[SOURCE DATA]
--- begin ---
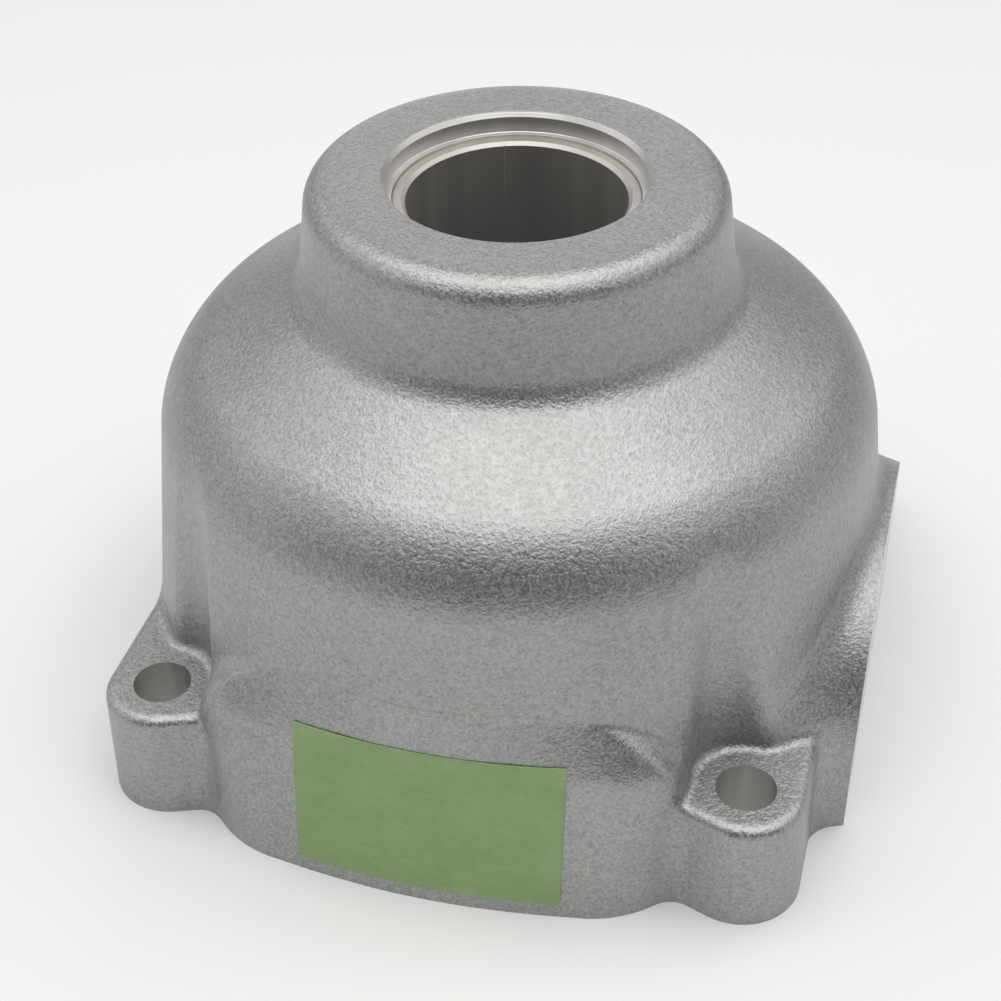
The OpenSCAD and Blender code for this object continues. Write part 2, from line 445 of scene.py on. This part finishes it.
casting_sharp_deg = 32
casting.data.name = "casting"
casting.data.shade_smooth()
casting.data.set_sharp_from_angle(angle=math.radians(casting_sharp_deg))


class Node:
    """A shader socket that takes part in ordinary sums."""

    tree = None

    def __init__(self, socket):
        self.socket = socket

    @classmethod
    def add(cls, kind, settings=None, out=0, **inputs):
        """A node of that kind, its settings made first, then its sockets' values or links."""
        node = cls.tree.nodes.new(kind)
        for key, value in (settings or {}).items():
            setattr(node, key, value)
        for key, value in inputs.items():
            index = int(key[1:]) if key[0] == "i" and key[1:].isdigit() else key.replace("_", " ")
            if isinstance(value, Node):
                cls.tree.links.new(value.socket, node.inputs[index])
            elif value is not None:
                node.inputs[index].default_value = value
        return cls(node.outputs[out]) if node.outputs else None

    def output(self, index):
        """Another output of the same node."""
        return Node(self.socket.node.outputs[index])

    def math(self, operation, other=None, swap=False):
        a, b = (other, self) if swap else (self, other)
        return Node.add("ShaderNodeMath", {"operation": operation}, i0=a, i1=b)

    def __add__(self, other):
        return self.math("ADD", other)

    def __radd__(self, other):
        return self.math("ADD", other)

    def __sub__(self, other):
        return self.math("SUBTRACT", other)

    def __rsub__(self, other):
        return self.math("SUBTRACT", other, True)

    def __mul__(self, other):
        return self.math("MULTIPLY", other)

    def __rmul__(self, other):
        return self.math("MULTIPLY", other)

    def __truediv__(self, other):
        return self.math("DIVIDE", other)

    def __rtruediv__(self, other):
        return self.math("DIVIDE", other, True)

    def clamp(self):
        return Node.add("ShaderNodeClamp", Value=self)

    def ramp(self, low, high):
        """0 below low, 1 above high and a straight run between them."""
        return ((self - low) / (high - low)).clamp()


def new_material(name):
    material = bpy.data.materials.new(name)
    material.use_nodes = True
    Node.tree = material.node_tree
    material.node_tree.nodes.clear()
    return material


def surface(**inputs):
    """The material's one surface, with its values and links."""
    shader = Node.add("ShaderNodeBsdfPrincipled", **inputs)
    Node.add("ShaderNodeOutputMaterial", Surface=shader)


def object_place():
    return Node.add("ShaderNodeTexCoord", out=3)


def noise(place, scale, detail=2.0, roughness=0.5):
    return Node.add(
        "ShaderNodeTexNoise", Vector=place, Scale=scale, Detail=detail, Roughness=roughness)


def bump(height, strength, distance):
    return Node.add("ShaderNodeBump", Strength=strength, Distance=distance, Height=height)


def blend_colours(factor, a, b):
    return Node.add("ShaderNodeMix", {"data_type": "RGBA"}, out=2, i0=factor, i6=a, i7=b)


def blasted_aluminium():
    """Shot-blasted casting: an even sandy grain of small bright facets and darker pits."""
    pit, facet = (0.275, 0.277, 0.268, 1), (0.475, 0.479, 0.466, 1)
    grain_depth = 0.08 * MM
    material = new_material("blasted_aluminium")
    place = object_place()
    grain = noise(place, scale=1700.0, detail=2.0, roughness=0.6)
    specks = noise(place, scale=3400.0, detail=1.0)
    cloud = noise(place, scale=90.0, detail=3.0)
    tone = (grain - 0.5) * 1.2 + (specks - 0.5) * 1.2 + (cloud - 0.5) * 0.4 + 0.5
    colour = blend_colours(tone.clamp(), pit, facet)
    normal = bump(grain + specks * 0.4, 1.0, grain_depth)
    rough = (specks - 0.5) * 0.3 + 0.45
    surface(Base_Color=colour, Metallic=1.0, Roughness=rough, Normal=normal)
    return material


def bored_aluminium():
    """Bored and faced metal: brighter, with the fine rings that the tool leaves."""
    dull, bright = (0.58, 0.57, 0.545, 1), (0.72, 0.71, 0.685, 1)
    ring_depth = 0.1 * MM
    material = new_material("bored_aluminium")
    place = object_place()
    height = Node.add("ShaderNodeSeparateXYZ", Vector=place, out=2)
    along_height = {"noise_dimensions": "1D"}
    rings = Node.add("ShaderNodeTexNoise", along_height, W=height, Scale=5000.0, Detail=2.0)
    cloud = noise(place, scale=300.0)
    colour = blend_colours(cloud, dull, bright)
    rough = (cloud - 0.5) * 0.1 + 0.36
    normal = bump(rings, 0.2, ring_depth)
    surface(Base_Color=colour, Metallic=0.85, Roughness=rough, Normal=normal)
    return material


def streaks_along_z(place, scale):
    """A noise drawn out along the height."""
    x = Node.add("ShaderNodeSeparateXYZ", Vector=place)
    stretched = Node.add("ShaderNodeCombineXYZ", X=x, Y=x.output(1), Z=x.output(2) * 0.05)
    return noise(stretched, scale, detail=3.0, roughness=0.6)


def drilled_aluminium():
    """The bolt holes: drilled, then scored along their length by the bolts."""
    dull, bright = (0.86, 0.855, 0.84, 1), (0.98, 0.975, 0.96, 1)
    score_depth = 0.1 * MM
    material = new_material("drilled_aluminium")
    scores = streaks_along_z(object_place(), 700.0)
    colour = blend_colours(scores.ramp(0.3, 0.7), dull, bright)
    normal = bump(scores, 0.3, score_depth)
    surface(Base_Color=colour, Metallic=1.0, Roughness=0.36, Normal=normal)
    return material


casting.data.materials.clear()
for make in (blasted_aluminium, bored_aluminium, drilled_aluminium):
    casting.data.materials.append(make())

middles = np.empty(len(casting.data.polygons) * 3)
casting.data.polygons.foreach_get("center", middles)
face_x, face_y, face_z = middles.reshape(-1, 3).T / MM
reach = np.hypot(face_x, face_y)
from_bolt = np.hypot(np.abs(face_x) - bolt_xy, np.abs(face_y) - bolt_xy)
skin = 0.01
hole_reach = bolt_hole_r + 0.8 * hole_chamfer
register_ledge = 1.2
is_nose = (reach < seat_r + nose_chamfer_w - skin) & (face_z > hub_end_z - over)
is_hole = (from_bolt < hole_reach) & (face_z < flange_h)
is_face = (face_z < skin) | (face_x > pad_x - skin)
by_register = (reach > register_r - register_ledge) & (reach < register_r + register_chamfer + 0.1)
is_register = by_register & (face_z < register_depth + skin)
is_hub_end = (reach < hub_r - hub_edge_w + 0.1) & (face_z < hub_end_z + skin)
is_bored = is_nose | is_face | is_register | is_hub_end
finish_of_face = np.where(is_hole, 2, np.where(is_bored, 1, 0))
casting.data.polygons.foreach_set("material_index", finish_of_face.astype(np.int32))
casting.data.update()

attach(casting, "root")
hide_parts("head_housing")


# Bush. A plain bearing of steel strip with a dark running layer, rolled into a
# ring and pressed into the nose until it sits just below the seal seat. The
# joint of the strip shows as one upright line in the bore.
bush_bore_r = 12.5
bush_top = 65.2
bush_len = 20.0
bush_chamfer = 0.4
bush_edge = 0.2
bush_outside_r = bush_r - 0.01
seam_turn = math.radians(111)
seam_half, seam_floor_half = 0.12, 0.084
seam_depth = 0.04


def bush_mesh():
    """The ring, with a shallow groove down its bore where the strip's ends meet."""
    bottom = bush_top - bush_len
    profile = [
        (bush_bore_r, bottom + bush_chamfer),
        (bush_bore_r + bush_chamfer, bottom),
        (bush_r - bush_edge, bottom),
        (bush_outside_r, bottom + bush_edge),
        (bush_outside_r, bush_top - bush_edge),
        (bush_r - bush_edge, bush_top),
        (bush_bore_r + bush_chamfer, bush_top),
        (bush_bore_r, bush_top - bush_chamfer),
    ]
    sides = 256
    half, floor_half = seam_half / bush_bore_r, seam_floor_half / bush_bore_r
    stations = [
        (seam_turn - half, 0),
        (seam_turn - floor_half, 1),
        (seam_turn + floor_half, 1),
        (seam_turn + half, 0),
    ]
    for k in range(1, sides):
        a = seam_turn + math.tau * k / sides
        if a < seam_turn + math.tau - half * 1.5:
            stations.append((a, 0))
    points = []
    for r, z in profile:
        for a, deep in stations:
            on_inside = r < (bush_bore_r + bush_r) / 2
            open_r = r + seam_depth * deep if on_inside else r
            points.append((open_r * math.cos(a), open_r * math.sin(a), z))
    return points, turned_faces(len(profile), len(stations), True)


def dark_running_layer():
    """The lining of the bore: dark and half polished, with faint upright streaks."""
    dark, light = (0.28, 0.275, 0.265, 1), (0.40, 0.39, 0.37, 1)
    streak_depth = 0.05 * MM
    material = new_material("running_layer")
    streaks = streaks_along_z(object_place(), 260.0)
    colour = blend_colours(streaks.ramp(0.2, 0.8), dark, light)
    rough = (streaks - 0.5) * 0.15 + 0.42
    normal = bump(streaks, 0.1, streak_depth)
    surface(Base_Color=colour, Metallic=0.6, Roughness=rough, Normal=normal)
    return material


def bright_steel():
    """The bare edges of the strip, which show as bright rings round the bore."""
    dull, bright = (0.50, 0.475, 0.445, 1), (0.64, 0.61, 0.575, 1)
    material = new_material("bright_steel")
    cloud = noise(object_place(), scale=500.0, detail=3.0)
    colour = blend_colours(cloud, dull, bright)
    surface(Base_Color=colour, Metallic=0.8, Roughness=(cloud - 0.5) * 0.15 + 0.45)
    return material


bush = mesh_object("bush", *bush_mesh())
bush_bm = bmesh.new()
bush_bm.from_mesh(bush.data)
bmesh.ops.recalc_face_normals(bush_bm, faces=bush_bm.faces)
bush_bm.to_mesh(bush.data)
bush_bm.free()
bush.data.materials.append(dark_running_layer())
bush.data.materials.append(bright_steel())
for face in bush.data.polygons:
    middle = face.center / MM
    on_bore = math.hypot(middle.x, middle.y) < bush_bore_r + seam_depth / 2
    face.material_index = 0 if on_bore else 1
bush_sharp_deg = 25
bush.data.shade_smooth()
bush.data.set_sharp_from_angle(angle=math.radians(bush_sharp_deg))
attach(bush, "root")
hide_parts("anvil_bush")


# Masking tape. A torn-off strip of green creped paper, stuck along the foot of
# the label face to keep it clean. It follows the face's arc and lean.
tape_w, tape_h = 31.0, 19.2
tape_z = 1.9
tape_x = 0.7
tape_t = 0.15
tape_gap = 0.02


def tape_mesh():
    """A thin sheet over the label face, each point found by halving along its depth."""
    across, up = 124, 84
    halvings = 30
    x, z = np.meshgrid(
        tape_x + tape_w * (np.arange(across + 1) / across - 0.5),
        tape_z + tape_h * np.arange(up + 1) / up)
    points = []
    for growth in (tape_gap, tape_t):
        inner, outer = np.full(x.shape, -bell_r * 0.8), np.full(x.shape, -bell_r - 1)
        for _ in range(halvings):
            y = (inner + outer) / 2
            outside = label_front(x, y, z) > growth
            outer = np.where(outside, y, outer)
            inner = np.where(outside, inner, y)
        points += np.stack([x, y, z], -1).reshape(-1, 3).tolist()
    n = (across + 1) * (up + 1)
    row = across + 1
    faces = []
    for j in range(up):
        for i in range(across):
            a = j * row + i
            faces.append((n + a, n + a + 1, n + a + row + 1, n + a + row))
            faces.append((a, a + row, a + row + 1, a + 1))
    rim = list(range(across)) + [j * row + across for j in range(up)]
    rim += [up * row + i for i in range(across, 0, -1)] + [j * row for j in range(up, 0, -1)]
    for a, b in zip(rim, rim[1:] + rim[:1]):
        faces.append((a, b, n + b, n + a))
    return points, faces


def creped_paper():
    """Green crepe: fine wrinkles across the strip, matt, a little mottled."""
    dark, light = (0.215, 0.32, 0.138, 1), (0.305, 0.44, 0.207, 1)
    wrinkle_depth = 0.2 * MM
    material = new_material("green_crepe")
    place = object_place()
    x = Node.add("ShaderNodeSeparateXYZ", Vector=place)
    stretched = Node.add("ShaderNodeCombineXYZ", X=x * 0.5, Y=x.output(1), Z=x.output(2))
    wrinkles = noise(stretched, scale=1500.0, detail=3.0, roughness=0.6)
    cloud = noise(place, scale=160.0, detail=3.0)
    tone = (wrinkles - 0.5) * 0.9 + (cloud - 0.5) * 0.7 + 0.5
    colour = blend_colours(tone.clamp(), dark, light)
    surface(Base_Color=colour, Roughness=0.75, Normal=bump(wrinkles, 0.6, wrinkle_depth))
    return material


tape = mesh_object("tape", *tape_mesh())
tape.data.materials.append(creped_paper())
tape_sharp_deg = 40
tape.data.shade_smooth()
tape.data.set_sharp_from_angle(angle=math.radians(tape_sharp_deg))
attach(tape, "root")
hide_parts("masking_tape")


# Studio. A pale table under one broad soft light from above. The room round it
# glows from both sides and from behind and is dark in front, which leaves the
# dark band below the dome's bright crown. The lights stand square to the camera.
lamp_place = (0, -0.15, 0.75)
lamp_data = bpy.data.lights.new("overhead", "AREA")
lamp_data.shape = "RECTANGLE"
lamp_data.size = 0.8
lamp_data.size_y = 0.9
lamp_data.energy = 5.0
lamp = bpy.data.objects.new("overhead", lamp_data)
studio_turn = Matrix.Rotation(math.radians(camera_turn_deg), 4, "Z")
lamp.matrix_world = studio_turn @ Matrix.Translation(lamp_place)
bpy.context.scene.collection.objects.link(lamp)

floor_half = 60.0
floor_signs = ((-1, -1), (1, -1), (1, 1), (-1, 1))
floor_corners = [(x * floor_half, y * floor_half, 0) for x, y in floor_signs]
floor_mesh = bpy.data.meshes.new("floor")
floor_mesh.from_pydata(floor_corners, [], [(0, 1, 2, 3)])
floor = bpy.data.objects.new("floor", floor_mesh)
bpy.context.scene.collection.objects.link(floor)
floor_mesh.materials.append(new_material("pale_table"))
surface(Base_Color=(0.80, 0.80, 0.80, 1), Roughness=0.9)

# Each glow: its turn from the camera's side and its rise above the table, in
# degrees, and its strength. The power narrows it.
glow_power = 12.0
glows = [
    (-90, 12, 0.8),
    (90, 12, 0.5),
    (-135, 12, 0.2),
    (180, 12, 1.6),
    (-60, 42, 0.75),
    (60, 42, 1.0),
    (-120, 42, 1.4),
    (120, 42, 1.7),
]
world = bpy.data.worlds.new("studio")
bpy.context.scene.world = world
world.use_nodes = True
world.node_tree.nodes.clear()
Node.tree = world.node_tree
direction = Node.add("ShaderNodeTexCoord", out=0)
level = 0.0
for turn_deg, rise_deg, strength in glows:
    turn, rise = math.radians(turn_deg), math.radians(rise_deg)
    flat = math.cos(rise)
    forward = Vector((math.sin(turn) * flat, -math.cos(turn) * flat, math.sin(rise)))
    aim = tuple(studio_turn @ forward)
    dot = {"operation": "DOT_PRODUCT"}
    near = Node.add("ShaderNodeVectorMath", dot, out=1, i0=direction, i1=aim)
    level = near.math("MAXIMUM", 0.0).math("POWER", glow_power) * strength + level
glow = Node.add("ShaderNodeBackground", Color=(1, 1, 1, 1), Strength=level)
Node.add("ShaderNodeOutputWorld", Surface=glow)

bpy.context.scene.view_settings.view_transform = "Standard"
--- end ---
Quote exactly the first line of the data and every line after it through the one holding "self.socket = socket".

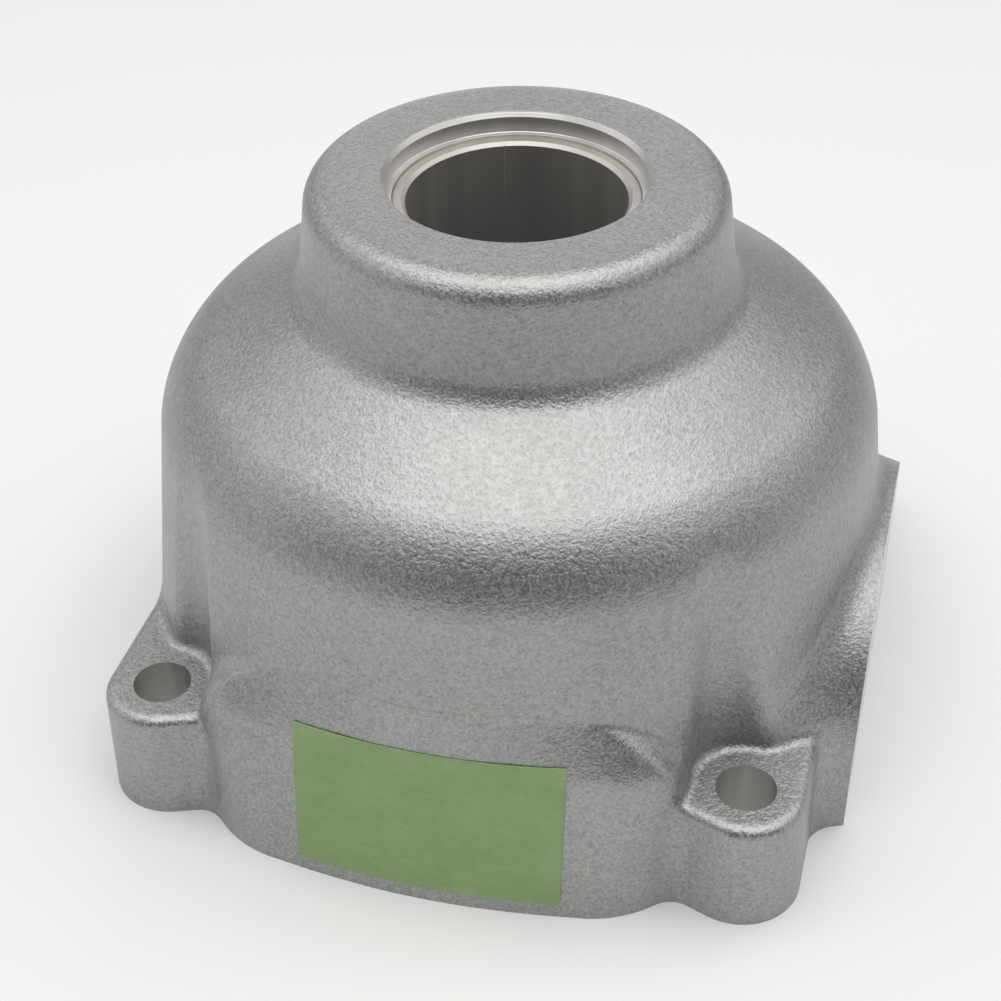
The OpenSCAD and Blender code for this object continues. Write part 2, from line 445 of scene.py on. This part finishes it.
casting_sharp_deg = 32
casting.data.name = "casting"
casting.data.shade_smooth()
casting.data.set_sharp_from_angle(angle=math.radians(casting_sharp_deg))


class Node:
    """A shader socket that takes part in ordinary sums."""

    tree = None

    def __init__(self, socket):
        self.socket = socket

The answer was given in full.